I know that they wanted to keep the tone positive, and if you go into that more it's not going to stay that way, but still. They do say interesting facts like "Yosemite" actually means "they are killers", and wasn't the name of the local tribe as the white soldiers naming it thought, but something very different in their language. Probably a reference to the soldiers dispossessing them, I imagine... but overall the Native American side is only mentioned, while the focus is very strongly on the beauty of the places and the story of the white adventurers. Again understandable, as I've said, but it doesn't fully say how much the Indians suffered I think... I know this is not a history of them, but when talking about the early history of national parks you really can't get away from it.

It also doesn't completely separate itself from the American, and Western, fiction that America was an 'unspoiled natural wilderness'. This is an old American tradition that essentially places Indians as part of nature, and not really people; they are just part of the natural landscape like the bears and the trees and such, not other people. I understand that Indians did much less damage to the environment than white people later did, and the series definitely points this out -- that the difference was key, between how much they damaged nature -- but the American continent was not uninhabited, and the landscape was not untouched by humans... humans had modified the environment. Less, yeah, but less is still some.

Still though, the focus on how much worse things would be if modern development came to these places is of course quite right and accurate. Indian activity changed the landscape a lot slower, at minimum. I'm not challenging that at all. And the American landscape certainly was much more 'natural' than anything in Europe, that much is obvious. So the approach, and the story saying over and over how awed the new visitors were by the landscapes, is fine. In a documentary you need to say what the people you are talking about said, after all. But apart from a few words here and there they don't really take on this issue, and that is a lost opportunity.

Also, looking at the National Parks, you get the idea that all of America's valuable natural features are out west... there are like three National Parks in the East. I know the East is much more developed, but still, the history of American environmentalism (opposing too much development, most notably), love of nature (but get rid of the Indians first, they're getting in the way of the view!), is a history of the West.
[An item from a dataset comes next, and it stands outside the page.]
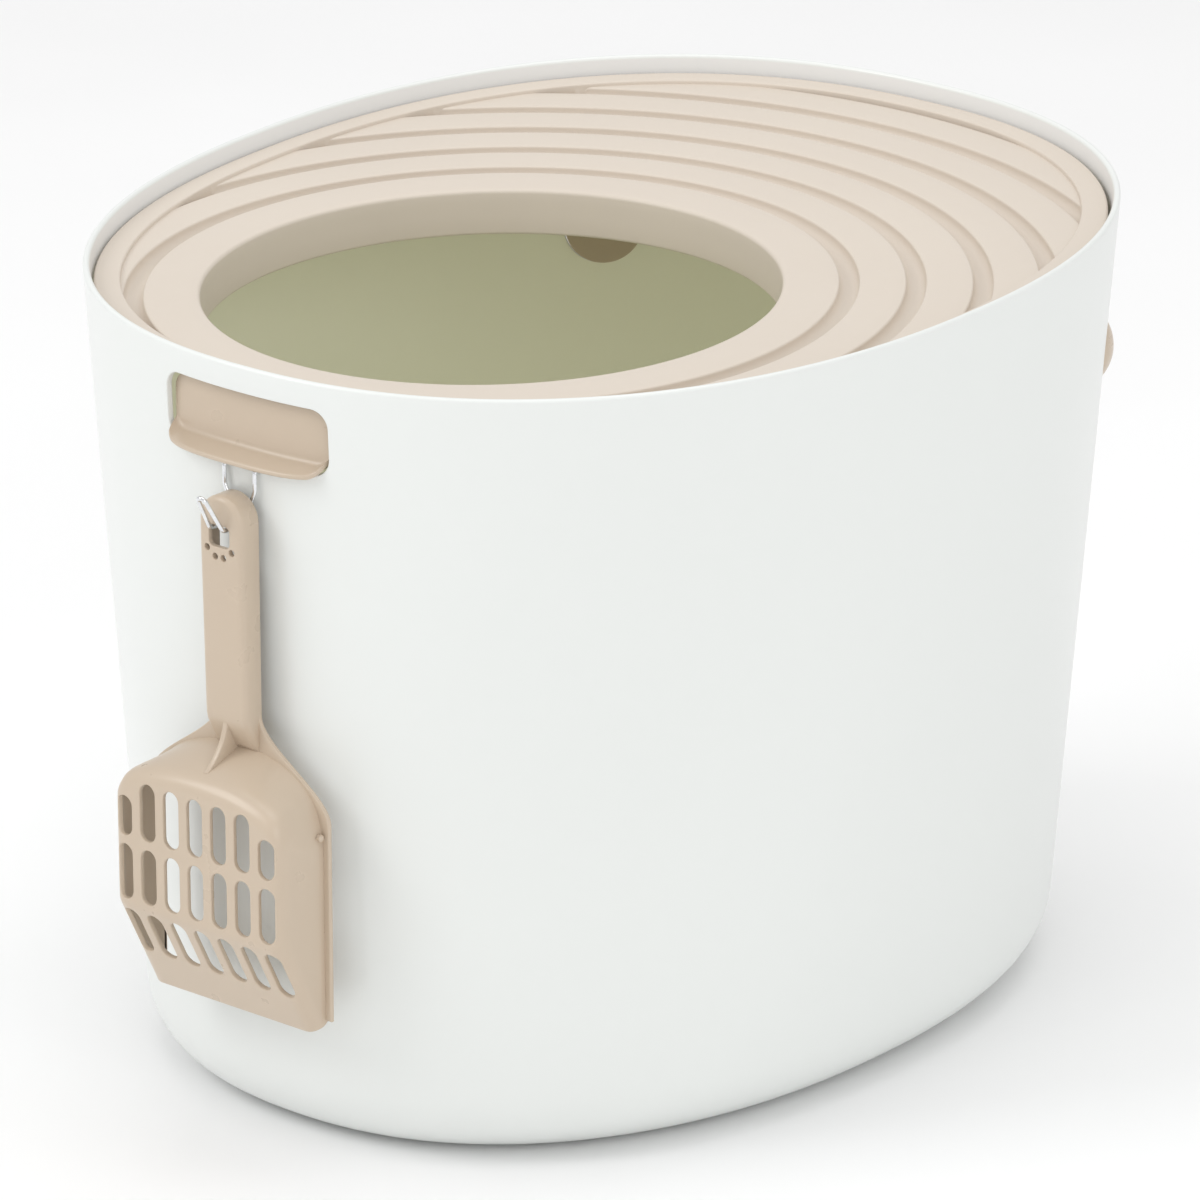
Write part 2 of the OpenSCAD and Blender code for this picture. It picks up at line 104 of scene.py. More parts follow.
HOOK_HALF = 8.5
HOOK_HEIGHT = 308.0
WIRE_BORE = 1.7
WIRE_RADIUS = 1.0
SCOOP_PLANE, HANDLE_FRONT, HANDLE_WAIST, PAD_TOP = 238.0, 12.0, 10.5, 285.2

VIEW_AZIMUTH = radians(39.7)

# ---- mesh kit ----


class Mesh:
    """Points and faces under construction, in millimetres. The faces whose numbers are
    in second take the second material."""

    def __init__(self):
        self.points = []
        self.faces = []
        self.second = set()

    def add(self, points):
        start = len(self.points)
        self.points.extend(Vector(p) for p in points)
        return list(range(start, len(self.points)))

    def strip(self, low, high):
        """Quads between two rings of equal length."""
        count = len(low)
        for i in range(count):
            j = (i + 1) % count
            self.faces.append((low[i], low[j], high[j], high[i]))

    def strips(self, rows, flip=False):
        for low, high in zip(rows, rows[1:]):
            self.strip(*((high, low) if flip else (low, high)))

    def loft(self, rows, ring=False):
        """Joins rings of points; returns the rings of indices."""
        made = [self.add(row) for row in rows]
        self.strips(made)
        if ring:
            self.strip(made[-1], made[0])
        return made

    def solid(self, rows):
        """Joins rings of points and closes both ends with one face each."""
        made = self.loft(rows)
        self.faces.append(tuple(made[0]))
        self.faces.append(tuple(reversed(made[-1])))

    def fan(self, row, centre, flip=False):
        """Closes a ring of indices with triangles about a point."""
        middle = self.add([centre])[0]
        for i, a in enumerate(row):
            b = row[(i + 1) % len(row)]
            self.faces.append((b, a, middle) if flip else (a, b, middle))


def linked(name, data):
    """Adds an object to the scene."""
    made = bpy.data.objects.new(name, data)
    bpy.context.scene.collection.objects.link(made)
    return made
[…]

That's understandable... but it does seem to be skipping part of the story.

I mean, up here in Maine at least the state is mostly tree-covered, not settled... I know that it all used to be farmed, before the farmers mostly moved to the Midwest, and we do have one National Park (Acadia), but still. I took a class on the history of the American environmental movement, as with this documentary it's focused on the West. Again I know that there are good historical reasons for that, but maybe it should get a bit more attention... I don't know.

Other than that, it was good... I do want to say though, I disagree with the title. National parks aren't America's best idea... democracy probably is. :) Early in the episode one of the commenters in the film says this as well, that democracy and equal opportunity are America's best ideas, not national parks, but that national parks are on the list as well. But that's not what's in the series' title, "America's Best Idea" is, so I think the criticism is valid. They are a good idea though, and it is true that there had never been anything strictly like them before -- parks owned not by the rich and powerful but by the people.

Still, I think that those parks owned by the rich ARE worth mentioning, because they provide background for the kind of park you see in this series. Honestly, it almost comes across as a somewhat deceptive thing to say. After all, numerous kingdoms and empires and what have you had large amounts of forest preserves, which legally only the nobility could enter and not peasants. Their reasons for having these were mostly for making sure that there would be enough game in the preserves, which meant preserving nature to a degree even if they didn't really care about environmentalism. Occasionally these had specific preservational reasons for existing as well -- I remember reading once about a special forest in Poland that, for centuries ending in the early 1800s, had been specifically set aside to protect the highly endangered Aurochs bull, a large Eurasian species of cattle which modern cows were domesticated from. When populations declined they stopped hunting but continued to pay the people of the area to protect them, which they did for several hundred years until the species went extinct in 1627.

There are plenty of other such examples I'm sure, going back farther. Or am I understating the importance of our national parks in not paying enough attention to the core of what the documentary says was unique about US national parks, the fact that they were public places, not just something for the rich. It is related to the democracy and equality issues, as they say... but a subset of that core American originality, really. And I also think that the original idea WAS to simply protect nature (something which, again, has a long history of government support that goes far back before the founding of America), not to make places for the people to visit; or at least that was the case for Yosemite. Yellowstone evidently did have big backing from the Northern Pacific railroad, which knew that the main way people would get to the park would be by their railroad. And so from the beginning of our national parks there has been this central conflict, between the needs of the people who want to visit these places and the need to preserve it as much as possible. I am sure that the future episodes will go into much greater detail about all of the repercussions of this uniquely American dilemma.


Anyway though, despite my criticisms here it is a good show, and I'll definitely continue watching. I'm not sure if I'm going to watch all this week (as they play all the episodes one day after the other) or on the weekends, as they play each episode on Sundays, but I'll watch the rest... the subject doesn't grab me like Baseball or The Civil War, but it's definitely interesting, and covers something quite important, the protection of less-inhabited places. Watch it if you haven't been.
The second episode was today, and aside from that west-focus issue, I had no complaints. This was a great episode, and I'm sure the rest will be at least as good. Ken Burns really is a romantic idealist, isn't he, always focusing on the good things that happened during the period covered this time (1890-1920) and not the bad... and there was a lot of bad, you could do something in quite the opposite tone and have it be just as accurate. I can't dislike him for being optimistic though, it makes for a great show and there really were some things to be optimistic about. So yeah, fantastic stuff for sure.